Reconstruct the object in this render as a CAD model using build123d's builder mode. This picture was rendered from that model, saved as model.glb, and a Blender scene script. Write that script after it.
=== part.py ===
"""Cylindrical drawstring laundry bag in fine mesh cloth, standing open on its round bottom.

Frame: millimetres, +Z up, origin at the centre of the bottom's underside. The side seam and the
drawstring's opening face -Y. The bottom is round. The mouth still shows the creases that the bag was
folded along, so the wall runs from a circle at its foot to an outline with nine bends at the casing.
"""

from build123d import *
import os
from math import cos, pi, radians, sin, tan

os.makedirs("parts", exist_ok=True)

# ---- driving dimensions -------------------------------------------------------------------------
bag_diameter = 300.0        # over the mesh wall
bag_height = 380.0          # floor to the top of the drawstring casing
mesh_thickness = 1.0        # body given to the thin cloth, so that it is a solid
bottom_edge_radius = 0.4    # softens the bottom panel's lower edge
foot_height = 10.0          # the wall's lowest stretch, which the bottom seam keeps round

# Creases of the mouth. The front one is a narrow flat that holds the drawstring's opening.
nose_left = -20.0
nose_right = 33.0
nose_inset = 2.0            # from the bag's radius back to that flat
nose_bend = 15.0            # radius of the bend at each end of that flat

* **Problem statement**
Repeat the listing above without any change.

* **Correct result**
Reconstruct the object in this render as a CAD model using build123d's builder mode. This picture was rendered from that model, saved as model.glb, and a Blender scene script. Write that script after it.
=== part.py ===
"""Cylindrical drawstring laundry bag in fine mesh cloth, standing open on its round bottom.

Frame: millimetres, +Z up, origin at the centre of the bottom's underside. The side seam and the
drawstring's opening face -Y. The bottom is round. The mouth still shows the creases that the bag was
folded along, so the wall runs from a circle at its foot to an outline with nine bends at the casing.
"""

from build123d import *
import os
from math import cos, pi, radians, sin, tan

os.makedirs("parts", exist_ok=True)

# ---- driving dimensions -------------------------------------------------------------------------
bag_diameter = 300.0        # over the mesh wall
bag_height = 380.0          # floor to the top of the drawstring casing
mesh_thickness = 1.0        # body given to the thin cloth, so that it is a solid
bottom_edge_radius = 0.4    # softens the bottom panel's lower edge
foot_height = 10.0          # the wall's lowest stretch, which the bottom seam keeps round

# Creases of the mouth. The front one is a narrow flat that holds the drawstring's opening.
nose_left = -20.0
nose_right = 33.0
nose_inset = 2.0            # from the bag's radius back to that flat
nose_bend = 15.0            # radius of the bend at each end of that flat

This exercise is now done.